The answer is more involved than it seems. Expertise research programmes, including Ericsson's line, has tended to blend quantitative and qualitative research methods (e.g., case studies, talk-aloud protocol, etc.), and there is a veritable host of critiques and qualifications that apply. For the scope of this answer, I will therefore try to err on the side of too restrictive than too broad.
The 10,000 hours figure, supposing that you are right to pin Malcolm's work on this article, appears to derive from an analysis of retrospective practice accounts of violinists. In any case, from the article, page 379.
"The number of hours of practice accumulated by a violinist at a given age can be easily calculated by adding the yearly estimates at and below that age. The average number of hours of accumulated practice for each of the four groups is shown in Figure 9 as a function of age."
In my experience, rather than giving the 10,000 hours figure, Ericsson himself instead often proffers 10 years, as he does in the abstract of this article. This is more consistent with recent research on effects like spaced repetition and the generation effect, since using hours seems to imply that hours of deliberate practice are interchangeable and independent, which they are evidently not. I don't know if it's meaningful to give a year value, but I subjectively doubt it.
Is deliberate practice effective?
I will interpret the second question as, "What is the state of research on the training efficacy of deliberate practice?" instead of the alternative meaning about 10,000 hours, which I have argued is flashy, but not meaningful or central to expertise acquisition.
Deliberate practice has been studied and compared with traditional training and educational methods fairly extensively across a number of domains. Here, I will restrict myself to studies dated 2011-2015 which were not published by K. A. Ericsson himself. I found a convenient meta-review of 14 studies, which found deliberate practice combined with simulations to be effective for clinical training (McGaghie et al., 2011), the area in which deliberate practice sees the most use by far.
Multiple recent studies have taken a critical view of Ericsson's strong theory of deliberate practice (i.e., performance is a monotonic function of deliberate practice), but no one appears to seriously dispute that it is a substantial factor in expertise acquisition for some domains. A critical meta-analysis of deliberate practice by Macnamara, Hambrick and Oswald (2014) reported:
"We found that deliberate practice explained 26% of the variance in performance for games, 21% for music, 18% for sports, 4% for education, and less than 1% for professions."
For the purpose of this question, I would say this: on the one hand, the number of hours is meaningless and more likely than not to vary substantially between domains, persons and situations. The 10,000 hours figure is therefore only illustrative, not practically meaningful.
On the other hand, there is evidence to support the efficacy of deliberate practice as a learning strategy. Finally, though it remains influential, recent research suggests that deliberate practice alone is not sufficient to explain expertise acquisition, and that interacting factors need to be considered.

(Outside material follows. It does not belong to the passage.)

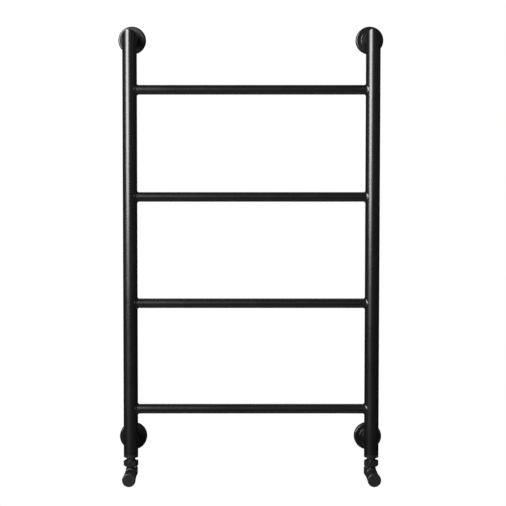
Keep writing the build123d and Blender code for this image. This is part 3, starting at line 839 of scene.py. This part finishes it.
class TOWEL_OT_weld_beads(bpy.types.Operator):
    """Lays the coated weld beads: at the rails, the lower stubs, the vent and the mitres."""

    bl_idname = "towel.weld_beads"
    bl_label = "Lay the weld beads"

    def execute(self, context):
        settings = context.scene.towel_beads
        coat = coat_material()
        rail_beads = []
        for side in SIDES.values():
            inwards = np.array([-side, 0.0, 0.0])
            for rail in RAILS:
                centre = np.array([side * UPRIGHT_X, UPRIGHT_Y, middle(rail)[2]])
                rail_beads.append(saddle_bead(centre, inwards, RAIL_R, UPRIGHT_R, settings))
        new_piece("rail_weld_beads", joined(rail_beads), coat, "rack", ["rail_welds"])
        stub_beads = []
        for side in SIDES.values():
            centre = np.array([side * UPRIGHT_X, UPRIGHT_Y, STUB_Z["bottom"]])
            stub_beads.append(saddle_bead(centre, BACKWARDS, UPRIGHT_R, UPRIGHT_R, settings))
        new_piece("stub_weld_beads", joined(stub_beads), coat, "rack")
        vent = middle("vent_boss")
        vent[1] = UPRIGHT_Y
        vent_bead = saddle_bead(vent, BACKWARDS, size("vent_boss")[0] / 2, UPRIGHT_R, settings)
        new_piece("vent_weld_bead", vent_bead, coat, "rack")
        ridges = [mitre_ridge(side, settings) for side in SIDES.values()]
        new_piece("mitre_weld_ridges", joined(ridges), coat, "rack")
        return {"FINISHED"}


class TOWEL_OT_soften_fittings(bpy.types.Operator):
    """Rounds the edges of the coated union nuts, compression nuts and forged valve bodies."""

    bl_idname = "towel.soften_fittings"
    bl_label = "Soften the fittings"

    def execute(self, context):
        settings = context.scene.towel_fittings
        coat = coat_material(fitting=True)
        for name, side in SIDES.items():
            self.union_nut(name, side, settings, coat)
            self.compression_nut(name, side, settings, coat)
            self.valve_body(name, settings, coat)
        return {"FINISHED"}

    def union_nut(self, name, side, settings, coat):
        node = f"union_nut_{name}"
        low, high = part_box(node)
        foot, top = low[2], high[2]
        lip = top - UNION_LIP
        bore = [(top, TAIL_HOLE_R), (lip, TAIL_HOLE_R), (lip, UNION_BORE_R), (foot, UNION_BORE_R)]
        origin = np.array([side * UPRIGHT_X, UPRIGHT_Y, 0.0])
        turn = math.radians(UNION_TURN[name])
        nut = hexagon_nut(
            origin, UP, foot, top, UNION_FLATS, UNION_CUTS, turn, bore, settings.edge
        )
        new_piece(f"rounded_union_nut_{name}", nut, coat, "rack", [node])

    def compression_nut(self, name, side, settings, coat):
        node = f"compression_nut_{name}"
        low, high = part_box(node)
        back, front = UPRIGHT_Y - high[1], UPRIGHT_Y - low[1]
        floor = back + PIPE_FLOOR
        bore = [(front, THREAD_HOLE_R), (floor, THREAD_HOLE_R), (floor, PIPE_HOLE_R), (back, PIPE_HOLE_R)]
        turn = math.radians(PIPE_TURN)
        nut = hexagon_nut(
            valve_centre(side), FORWARDS, back, front, PIPE_FLATS, PIPE_CUTS, turn, bore, settings.edge
        )
        new_piece(f"rounded_compression_nut_{name}", nut, coat, "rack", [node])

    def valve_body(self, name, settings, coat):
        """A copy of the body on a fine even grid, smoothed until its edges look forged."""
        node = f"valve_body_{name}"
        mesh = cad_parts[node].data.copy()
        mesh.name = f"forged_{node}"
        work = bmesh.new()
        work.from_mesh(mesh)
        bmesh.ops.remove_doubles(work, verts=work.verts, dist=1e-6)
        work.to_mesh(mesh)
        work.free()
        mesh.materials.clear()
        mesh.materials.append(coat)
        piece = bpy.data.objects.new(mesh.name, mesh)
        bpy.context.scene.collection.objects.link(piece)
        grid = piece.modifiers.new("Even grid", "REMESH")
        grid.mode = "VOXEL"
        grid.voxel_size = settings.voxel
        grid.use_smooth_shade = True
        smooth = piece.modifiers.new("Forged edges", "SMOOTH")
        smooth.factor = 0.5
        smooth.iterations = settings.soften
        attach(piece, "rack")
        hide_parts(node)


class TOWEL_OT_studio(bpy.types.Operator):
    """Sets up the pale floor, the soft lights and the camera."""

    bl_idname = "towel.studio"
    bl_label = "Set up the studio"

    def execute(self, context):
        settings = context.scene.towel_studio
        self.make_floor()
        self.make_lights(settings)
        self.make_room(context, settings)
        self.make_camera(context, settings)
        context.scene.view_settings.view_transform = "Standard"
        return {"FINISHED"}

    def make_floor(self):
        """A pale disc, hidden from the coat's reflections so that only the lights shape them."""
        origin = np.array([0, 0, cad_box[0][2] - FLOOR_DROP])
        corners = [
            (0, FLOOR_CORE_R, 0),
            (0, FLOOR_R, FLOOR_RIM),
            (-FLOOR_DEPTH, FLOOR_R, FLOOR_RIM),
            (-FLOOR_DEPTH, FLOOR_CORE_R, 0),
        ]
        points, faces = capped_surface(lathe(origin, UP, arc_profile(corners), FLOOR_SEGMENTS))
        mesh = bpy.data.meshes.new("studio_floor")
        mesh.from_pydata(points.tolist(), [], faces)
        mesh.update()
        material = bpy.data.materials.new("Pale floor")
        material.use_nodes = True
        shader = material.node_tree.nodes["Principled BSDF"]
        shader.inputs["Base Color"].default_value = (0.82, 0.82, 0.81, 1)
        shader.inputs["Roughness"].default_value = 0.6
        mesh.materials.append(material)
        floor = bpy.data.objects.new("studio_floor", mesh)
        floor.visible_glossy = False
        bpy.context.scene.collection.objects.link(floor)

    def soft_light(self, name, azimuth, distance, low, high, width, radiance, aimed=False):
        """An upright soft box at an azimuth left (-) or right (+) of the camera, from a low to
        a high edge, or tipped towards the rack where aimed. Its power is its radiance times
        its area times pi."""
        height = high - low
        turn = math.radians(azimuth)
        flat = Vector((math.sin(turn), -math.cos(turn), 0)) * distance
        middle_point = Vector((0, UPRIGHT_Y, (low + high) / 2)) + flat
        lamp = bpy.data.lights.new(name, "AREA")
        lamp.shape = "RECTANGLE"
        lamp.size = width
        lamp.size_y = height
        lamp.energy = radiance * width * height * math.pi
        light = bpy.data.objects.new(name, lamp)
        light.location = middle_point
        target = Vector((0, UPRIGHT_Y, 0 if aimed else middle_point.z))
        light.rotation_euler = (target - middle_point).to_track_quat("-Z", "Y").to_euler()
        light.visible_camera = False
        bpy.context.scene.collection.objects.link(light)
        return light

    def make_lights(self, settings):
        """A tall soft light at the front left, and two dim ones behind, above and below."""
        key = settings.key_radiance
        self.soft_light("key_light", -38.8, 2.6, low=-0.025, high=2.3, width=1.62, radiance=key)
        self.soft_light(
            "high_back_light", 172, 2.4, low=2.2, high=3.4, width=2.4, radiance=key * 0.08, aimed=True
        )
        self.soft_light("low_back_light", 172, 3.2, low=-2.9, high=-1.9, width=3.0, radiance=key * 0.1)

    def make_room(self, context, settings):
        """White to look at, and dimmer to light with: brightest from the floor, dark where the
        floor ends, brighter at wall height, and less from the ceiling and behind the rack."""
        room = bpy.data.worlds.new("Pale room")
        room.use_nodes = True
        tree = room.node_tree
        tree.nodes.clear()
        output = tree.nodes.new("ShaderNodeOutputWorld")
        mix = tree.nodes.new("ShaderNodeMixShader")
        seen = tree.nodes.new("ShaderNodeBackground")
        light = tree.nodes.new("ShaderNodeBackground")
        seen.inputs["Color"].default_value = (1, 1, 1, 1)
        coordinates = tree.nodes.new("ShaderNodeTexCoord")
        parts = tree.nodes.new("ShaderNodeSeparateXYZ")
        tree.links.new(coordinates.outputs["Generated"], parts.inputs[0])
        bright = settings.room_light

        def fade(part, start, end, first, last):
            """From first to last as that part of the direction goes from start to end."""
            node = tree.nodes.new("ShaderNodeMapRange")
            node.inputs["From Min"].default_value = start
            node.inputs["From Max"].default_value = end
            node.inputs["To Min"].default_value = first
            node.inputs["To Max"].default_value = last
            tree.links.new(parts.outputs[part], node.inputs["Value"])
            return node.outputs["Result"]

        floor_glow = fade("Z", -0.85, -0.35, 2.1 * bright, 0.3 * bright)
        ceiling = fade("Z", 0.2, 0.6, 1, 0.5)
        wall_glow = fade("Z", -0.28, 0.12, 0, 0.95 * bright)
        front = fade("Y", -0.1, 0.5, 1, 0.25)
        glow = math_node(tree, "ADD", floor_glow, wall_glow)
        glow = math_node(tree, "MULTIPLY", glow, ceiling)
        tree.links.new(math_node(tree, "MULTIPLY", glow, front), light.inputs["Strength"])
        path = tree.nodes.new("ShaderNodeLightPath")
        tree.links.new(path.outputs["Is Camera Ray"], mix.inputs["Fac"])
        tree.links.new(light.outputs[0], mix.inputs[1])
        tree.links.new(seen.outputs[0], mix.inputs[2])
        tree.links.new(mix.outputs[0], output.inputs["Surface"])
        context.scene.world = room

    def make_camera(self, context, settings):
        """Stands at a height between the two upper rails, tipped down a little. A small shift
        brings the rack to the middle of the picture."""
        data = bpy.data.cameras.new("front_camera")
        data.sensor_width = 36
        data.lens = data.sensor_width * settings.distance / settings.view_width
        data.shift_x, data.shift_y = settings.shift
        camera = bpy.data.objects.new("front_camera", data)
        camera.location = (settings.eye[0], UPRIGHT_Y - settings.distance, settings.eye[1])
        camera.rotation_euler = (math.radians(90) - settings.tilt, 0, 0)
        context.scene.collection.objects.link(camera)
        context.scene.camera = camera


class TOWEL_PT_panel(bpy.types.Panel):
    """Lists the towel warmer's steps and settings."""

    bl_label = "Towel Warmer"
    bl_idname = "TOWEL_PT_panel"
    bl_space_type = "VIEW_3D"
    bl_region_type = "UI"
    bl_category = "Towel Warmer"

    def draw(self, context):
        for group in ("towel_coat", "towel_beads", "towel_fittings", "towel_studio"):
            box = self.layout.box()
            settings = getattr(context.scene, group)
            for name in settings.bl_rna.properties.keys():
                if name not in ("rna_type", "name"):
                    box.prop(settings, name)
        for operator in OPERATORS:
            self.layout.operator(operator.bl_idname)


OPERATORS = (
    TOWEL_OT_coat_tubes,
    TOWEL_OT_finish_metal,
    TOWEL_OT_finish_seals,
    TOWEL_OT_weld_beads,
    TOWEL_OT_soften_fittings,
    TOWEL_OT_studio,
)
SETTINGS = {
    "towel_coat": CoatSettings,
    "towel_beads": BeadSettings,
    "towel_fittings": FittingSettings,
    "towel_studio": StudioSettings,
}


def register():
    for group in SETTINGS.values():
        bpy.utils.register_class(group)
    for operator in OPERATORS:
        bpy.utils.register_class(operator)
    bpy.utils.register_class(TOWEL_PT_panel)
    for name, group in SETTINGS.items():
        setattr(bpy.types.Scene, name, PointerProperty(type=group))


def unregister():
    for name in SETTINGS:
        delattr(bpy.types.Scene, name)
    bpy.utils.unregister_class(TOWEL_PT_panel)
    for operator in reversed(OPERATORS):
        bpy.utils.unregister_class(operator)
    for group in reversed(SETTINGS.values()):
        bpy.utils.unregister_class(group)


def main():
    register()
    bpy.ops.towel.coat_tubes()
    bpy.ops.towel.finish_metal()
    bpy.ops.towel.finish_seals()
    bpy.ops.towel.weld_beads()
    bpy.ops.towel.soften_fittings()
    bpy.ops.towel.studio()


if __name__ == "__main__":
    main()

Despite the waning star of strong-form deliberate practice theory, I thoroughly recommend Ericsson et al.'s Cambridge Handbook of Expertise and Expert Performance (2006) for an introduction to this increasingly relevant area of psychology. Personally, I think the recent studies finding that deliberate practice doesn't seem to predict anything in some domains are absolutely fascinating, but I can only speculate as to why.
- Ericsson, K. A., Charness, N., Feltovich, P. J., & Hoffman, R. R. (Eds.). (2006). The Cambridge handbook of expertise and expert performance. Cambridge University Press.
- Macnamara, B. N., Hambrick, D. Z., & Oswald, F. L. (2014). Deliberate Practice and Performance in Music, Games, Sports, Education, and Professions A Meta-Analysis. Psychological science, 25(8), 1608-1618.
- McGaghie, W. C., Issenberg, S. B., Cohen, M. E. R., Barsuk, J. H., & Wayne, D. B. (2011). Does simulation-based medical education with deliberate practice yield better results than traditional clinical education? A meta-analytic comparative review of the evidence. Academic medicine: journal of the Association of American Medical Colleges, 86(6), 706.